Write the data out again in full, with no departure from the original.

═════ Data lines ═════

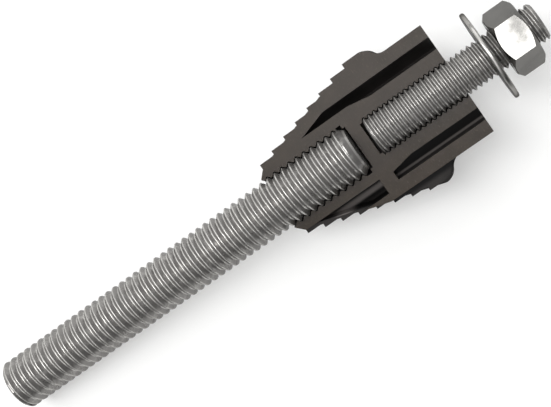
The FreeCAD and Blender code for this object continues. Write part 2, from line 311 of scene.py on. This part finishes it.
def add(tree, kind, inputs=None, **settings):
    """A node of this kind, with its settings, and its inputs set or linked by name or number."""
    node = tree.nodes.new(kind)
    for key, value in settings.items():
        setattr(node, key, value)
    for key, value in (inputs or {}).items():
        if isinstance(value, bpy.types.NodeSocket):
            tree.links.new(value, node.inputs[key])
        else:
            node.inputs[key].default_value = value
    return node


def ramp(tree, value, low, high):
    """The value spread smoothly from 0 at low to 1 at high."""
    return add(
        tree, "ShaderNodeMapRange", {0: value, 1: low, 2: high}, interpolation_type="SMOOTHSTEP"
    ).outputs[0]


def spread(tree, value, first, last):
    """A number from first to last, as the value runs from 0 to 1."""
    return add(tree, "ShaderNodeMapRange", {0: value, 3: first, 4: last}).outputs[0]


def blend(tree, mask, first, second):
    """A colour between two, by a mask."""
    node = add(tree, "ShaderNodeMix", {0: mask}, data_type="RGBA")
    for socket, colour in ((node.inputs[6], first), (node.inputs[7], second)):
        if isinstance(colour, bpy.types.NodeSocket):
            tree.links.new(colour, socket)
        else:
            socket.default_value = (*colour, 1.0)
    return node.outputs[2]


def scaled(numbers, share):
    """Each of the numbers times the share."""
    return [share * number for number in numbers]


def math_node(tree, operation, first, second=0.0):
    """One step of arithmetic."""
    return add(tree, "ShaderNodeMath", {0: first, 1: second}, operation=operation).outputs[0]


def product(tree, first, *others):
    """All of these multiplied."""
    for other in others:
        first = math_node(tree, "MULTIPLY", first, other)
    return first


def noise(tree, place, scale, detail):
    """A soft random pattern, from 0 to 1."""
    return add(
        tree, "ShaderNodeTexNoise", {0: place, "Scale": scale, "Detail": detail}
    ).outputs[0]


def streaks(tree, place, scales, detail):
    """A random pattern with a scale of its own for each direction."""
    stretched = add(tree, "ShaderNodeMapping", {0: place, 3: scales}).outputs[0]
    return noise(tree, stretched, 1.0, detail)


def along_anchor(tree):
    """Object coordinates turned so that X runs along the anchor's own axis."""
    place = add(tree, "ShaderNodeTexCoord").outputs["Object"]
    return add(
        tree, "ShaderNodeMapping", {0: place, 2: (0.0, LEAN_ANGLE, 0.0)}, vector_type="POINT"
    ).outputs[0]


def axis_distance(tree, parts):
    """How far a place is from the anchor's axis."""
    across = add(tree, "ShaderNodeCombineXYZ", {1: parts.outputs[1], 2: parts.outputs[2]})
    return add(
        tree, "ShaderNodeVectorMath", {0: across.outputs[0]}, operation="LENGTH"
    ).outputs["Value"]


def finish_surface(tree, shader, colour, rough, relief, distance, strength):
    """Links what varies over the surface to its shader, with the relief as a bump."""
    bump = add(
        tree, "ShaderNodeBump", {"Height": relief, "Distance": distance, "Strength": strength}
    )
    tree.links.new(colour, shader.inputs["Base Color"])
    tree.links.new(rough, shader.inputs["Roughness"])
    tree.links.new(bump.outputs[0], shader.inputs["Normal"])


def steel_wear_group():
    """Smudges, drawing marks and grime on the flanks, in one group that all the steel shares."""
    made = bpy.data.node_groups.get("steel wear")
    if made:
        return made
    tree = bpy.data.node_groups.new("steel wear", "ShaderNodeTree")
    for socket, default in {"Root radius": 0.0, "Crest radius": 1.0, "Marks": 1.0}.items():
        entry = tree.interface.new_socket(socket, in_out="INPUT", socket_type="NodeSocketFloat")
        entry.default_value = default
    for socket in ("Grime", "Smudge", "Marks"):
        tree.interface.new_socket(socket, in_out="OUTPUT", socket_type="NodeSocketFloat")
    start, end = add(tree, "NodeGroupInput"), add(tree, "NodeGroupOutput")

    place = along_anchor(tree)
    parts = add(tree, "ShaderNodeSeparateXYZ", {0: place})
    height = add(
        tree, "ShaderNodeMapRange",
        {0: axis_distance(tree, parts), 1: start.outputs["Root radius"],
         2: start.outputs["Crest radius"], 3: -1.0, 4: 1.0},
    ).outputs[0]
    flank = ramp(tree, math_node(tree, "ABSOLUTE", height), *FLANK_RAMP)
    patches = ramp(tree, noise(tree, place, *PATCHES), *PATCH_RAMP)
    smudge = ramp(tree, noise(tree, place, *SMUDGES), *SMUDGE_RAMP)
    marks = streaks(tree, place, MARK_SCALES, MARK_DETAIL)
    tree.links.new(product(tree, flank, patches), end.inputs["Grime"])
    tree.links.new(smudge, end.inputs["Smudge"])
    tree.links.new(product(tree, marks, start.outputs["Marks"]), end.inputs["Marks"])
    return tree


def steel(name, flanks, roughness, marks, tone, metallic, edge):
    """Plated steel, dull on the flanks of its thread, with fine marks round the axis."""
    material, tree, shader = new_material(name)
    finish = bpy.context.scene.anchor_finishes
    worn = add(tree, "ShaderNodeGroup", node_tree=steel_wear_group())
    for socket, value in zip(worn.inputs, (*flanks, marks)):
        socket.default_value = value
    smudge = worn.outputs["Smudge"]
    colour = blend(
        tree, smudge, scaled(finish.steel, tone), scaled(finish.steel, SMUDGED_SHARE * tone)
    )
    colour = blend(tree, worn.outputs["Grime"], colour, finish.grime)
    rough = spread(tree, smudge, roughness, roughness + SMUDGED_ROUGHNESS)
    finish_surface(tree, shader, colour, rough, worn.outputs["Marks"], *STEEL_BUMP)
    shader.inputs["Metallic"].default_value = metallic
    shader.inputs["Specular Tint"].default_value = (edge, edge, edge, 1.0)
    return material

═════

* **Response to this task**
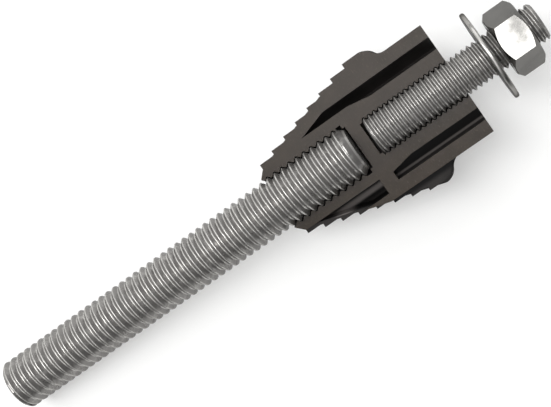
The FreeCAD and Blender code for this object continues. Write part 2, from line 311 of scene.py on. This part finishes it.
def add(tree, kind, inputs=None, **settings):
    """A node of this kind, with its settings, and its inputs set or linked by name or number."""
    node = tree.nodes.new(kind)
    for key, value in settings.items():
        setattr(node, key, value)
    for key, value in (inputs or {}).items():
        if isinstance(value, bpy.types.NodeSocket):
            tree.links.new(value, node.inputs[key])
        else:
            node.inputs[key].default_value = value
    return node


def ramp(tree, value, low, high):
    """The value spread smoothly from 0 at low to 1 at high."""
    return add(
        tree, "ShaderNodeMapRange", {0: value, 1: low, 2: high}, interpolation_type="SMOOTHSTEP"
    ).outputs[0]


def spread(tree, value, first, last):
    """A number from first to last, as the value runs from 0 to 1."""
    return add(tree, "ShaderNodeMapRange", {0: value, 3: first, 4: last}).outputs[0]


def blend(tree, mask, first, second):
    """A colour between two, by a mask."""
    node = add(tree, "ShaderNodeMix", {0: mask}, data_type="RGBA")
    for socket, colour in ((node.inputs[6], first), (node.inputs[7], second)):
        if isinstance(colour, bpy.types.NodeSocket):
            tree.links.new(colour, socket)
        else:
            socket.default_value = (*colour, 1.0)
    return node.outputs[2]


def scaled(numbers, share):
    """Each of the numbers times the share."""
    return [share * number for number in numbers]


def math_node(tree, operation, first, second=0.0):
    """One step of arithmetic."""
    return add(tree, "ShaderNodeMath", {0: first, 1: second}, operation=operation).outputs[0]


def product(tree, first, *others):
    """All of these multiplied."""
    for other in others:
        first = math_node(tree, "MULTIPLY", first, other)
    return first


def noise(tree, place, scale, detail):
    """A soft random pattern, from 0 to 1."""
    return add(
        tree, "ShaderNodeTexNoise", {0: place, "Scale": scale, "Detail": detail}
    ).outputs[0]


def streaks(tree, place, scales, detail):
    """A random pattern with a scale of its own for each direction."""
    stretched = add(tree, "ShaderNodeMapping", {0: place, 3: scales}).outputs[0]
    return noise(tree, stretched, 1.0, detail)


def along_anchor(tree):
    """Object coordinates turned so that X runs along the anchor's own axis."""
    place = add(tree, "ShaderNodeTexCoord").outputs["Object"]
    return add(
        tree, "ShaderNodeMapping", {0: place, 2: (0.0, LEAN_ANGLE, 0.0)}, vector_type="POINT"
    ).outputs[0]


def axis_distance(tree, parts):
    """How far a place is from the anchor's axis."""
    across = add(tree, "ShaderNodeCombineXYZ", {1: parts.outputs[1], 2: parts.outputs[2]})
    return add(
        tree, "ShaderNodeVectorMath", {0: across.outputs[0]}, operation="LENGTH"
    ).outputs["Value"]


def finish_surface(tree, shader, colour, rough, relief, distance, strength):
    """Links what varies over the surface to its shader, with the relief as a bump."""
    bump = add(
        tree, "ShaderNodeBump", {"Height": relief, "Distance": distance, "Strength": strength}
    )
    tree.links.new(colour, shader.inputs["Base Color"])
    tree.links.new(rough, shader.inputs["Roughness"])
    tree.links.new(bump.outputs[0], shader.inputs["Normal"])


def steel_wear_group():
    """Smudges, drawing marks and grime on the flanks, in one group that all the steel shares."""
    made = bpy.data.node_groups.get("steel wear")
    if made:
        return made
    tree = bpy.data.node_groups.new("steel wear", "ShaderNodeTree")
    for socket, default in {"Root radius": 0.0, "Crest radius": 1.0, "Marks": 1.0}.items():
        entry = tree.interface.new_socket(socket, in_out="INPUT", socket_type="NodeSocketFloat")
        entry.default_value = default
    for socket in ("Grime", "Smudge", "Marks"):
        tree.interface.new_socket(socket, in_out="OUTPUT", socket_type="NodeSocketFloat")
    start, end = add(tree, "NodeGroupInput"), add(tree, "NodeGroupOutput")

    place = along_anchor(tree)
    parts = add(tree, "ShaderNodeSeparateXYZ", {0: place})
    height = add(
        tree, "ShaderNodeMapRange",
        {0: axis_distance(tree, parts), 1: start.outputs["Root radius"],
         2: start.outputs["Crest radius"], 3: -1.0, 4: 1.0},
    ).outputs[0]
    flank = ramp(tree, math_node(tree, "ABSOLUTE", height), *FLANK_RAMP)
    patches = ramp(tree, noise(tree, place, *PATCHES), *PATCH_RAMP)
    smudge = ramp(tree, noise(tree, place, *SMUDGES), *SMUDGE_RAMP)
    marks = streaks(tree, place, MARK_SCALES, MARK_DETAIL)
    tree.links.new(product(tree, flank, patches), end.inputs["Grime"])
    tree.links.new(smudge, end.inputs["Smudge"])
    tree.links.new(product(tree, marks, start.outputs["Marks"]), end.inputs["Marks"])
    return tree


def steel(name, flanks, roughness, marks, tone, metallic, edge):
    """Plated steel, dull on the flanks of its thread, with fine marks round the axis."""
    material, tree, shader = new_material(name)
    finish = bpy.context.scene.anchor_finishes
    worn = add(tree, "ShaderNodeGroup", node_tree=steel_wear_group())
    for socket, value in zip(worn.inputs, (*flanks, marks)):
        socket.default_value = value
    smudge = worn.outputs["Smudge"]
    colour = blend(
        tree, smudge, scaled(finish.steel, tone), scaled(finish.steel, SMUDGED_SHARE * tone)
    )
    colour = blend(tree, worn.outputs["Grime"], colour, finish.grime)
    rough = spread(tree, smudge, roughness, roughness + SMUDGED_ROUGHNESS)
    finish_surface(tree, shader, colour, rough, worn.outputs["Marks"], *STEEL_BUMP)
    shader.inputs["Metallic"].default_value = metallic
    shader.inputs["Specular Tint"].default_value = (edge, edge, edge, 1.0)
    return material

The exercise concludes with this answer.